Practical support matters too. Prepare your child for a different peer mix and a different classroom rhythm in secondary school. Do not overpromise that everything will suddenly be easy; that can make normal adjustment feel like failure. Instead, tell your child that transitions take time and that the goal is not instant comfort but a better long-term fit. If your child keeps worrying about whether they have disappointed you, address that directly. That emotional question usually matters more than any programme label.

10

What should parents think about when choosing the next secondary school path?

Key Takeaway

Pick the school that your child can function well in every day, not the one that simply sounds strongest on paper.

Choose the school your child can live and learn well in every day. The official material here does not set out a special post-GEP secondary route, so your energy is usually better spent on ordinary but important school-choice questions. What will your child's day actually feel like there? How long is the commute? How much structure does the school provide? Is the culture intensely academic, broadly balanced, or somewhere in between?
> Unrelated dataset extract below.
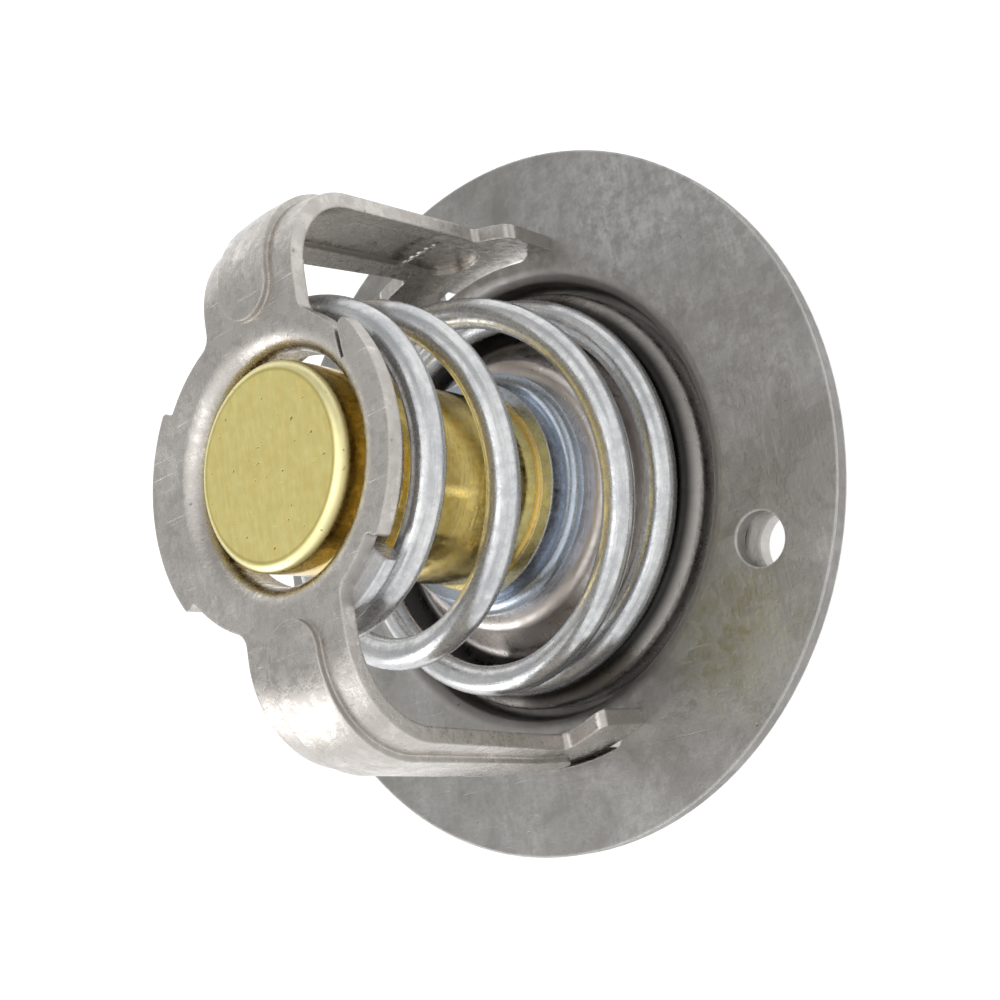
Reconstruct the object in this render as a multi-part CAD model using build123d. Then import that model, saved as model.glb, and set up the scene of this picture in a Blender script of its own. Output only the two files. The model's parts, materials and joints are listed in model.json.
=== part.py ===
from build123d import *
import os
from math import atan, atan2, degrees, hypot, radians, tan

os.makedirs("parts", exist_ok=True)

# Engine thermostat: a flange with a drawn seat, a valve disc carried by a brass wax
# capsule, a return spring held by a pressed frame, and a bridge that holds the piston.
# Lengths are in millimetres. The valve's axis is Z, the flange's face on the capsule
# side is the plane Z = 0, the capsule points to +Z and the frame's arms lie along Y.

# Flange
flange_diameter = 55.0
flange_sheet = 1.2
cup_radius = 17.2
cup_mouth_fold = 1.3
cup_depth = 2.8
cup_floor_fold = 0.5
seat_radius = 14.0
bleed_hole_diameter = 3.9
bleed_hole_offset = 21.9
bleed_hole_angle = 335.5

# Spring frame
frame_sheet = 1.1
plate_height = 25.5
collar_radius = 7.9
collar_depth = 3.4
collar_fold = 1.8
plate_offset = 0.9
ring_radius = 11.0
ear_radius = 12.0
ear_half_angle = 38.0
ear_corner_radius = 0.4
ear_root_fillet = 0.4
relief_width = 0.35
relief_length = 3.4
relief_offset = 10.1
relief_angle = 39.0
relief_lean = -35.0
arm_root_fillet = 1.2
arm_neck_width = 9.4
arm_foot_width = 7.8
arm_top_radius = 19.6
arm_bend_radius = 7.0
foot_radius = 20.7
foot_fold = 6.0
foot_fold_height = 7.0
foot_width = 14.8
foot_height = 4.9
foot_corner_radius = 0.7
foot_throat_radius = 0.5
tongue_width = 7.6
tongue_fold = 0.3
tongue_reach = 2.1
slot_half_angle = 12.0
slot_inner_gap = 0.6
slot_outer_gap = 0.35
rib_width = 4.8
rib_rise = 0.45
rib_plate_start = 10.4
rib_foot_end = 1.4

# Return spring
wire_diameter = 2.3
spring_radius_at_disc = 14.2
spring_radius_at_plate = 10.8
dead_turn_pitch = 2.36
active_turns = 1.72
plate_end_turns = 1.43
spring_start_angle = 248.0
spring_end_grind = 0.5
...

Try to picture your real child, not your idealised child. A bright student who needs predictability, sleep, and close teacher support may struggle in a school that expects constant self-direction and long travel time. Another child may genuinely enjoy a more demanding environment and have the temperament to handle it well. Both can be making good choices.

The best parent questions are concrete. Can my child sustain this routine five days a week? Will they still have energy left to think clearly, join activities, and recover? Is this school likely to stretch them in a healthy way or keep them permanently on edge? Prestige can be emotionally loud, but it is a weak decision tool. The better school is usually the one where your child is most likely to stay curious, capable, and well.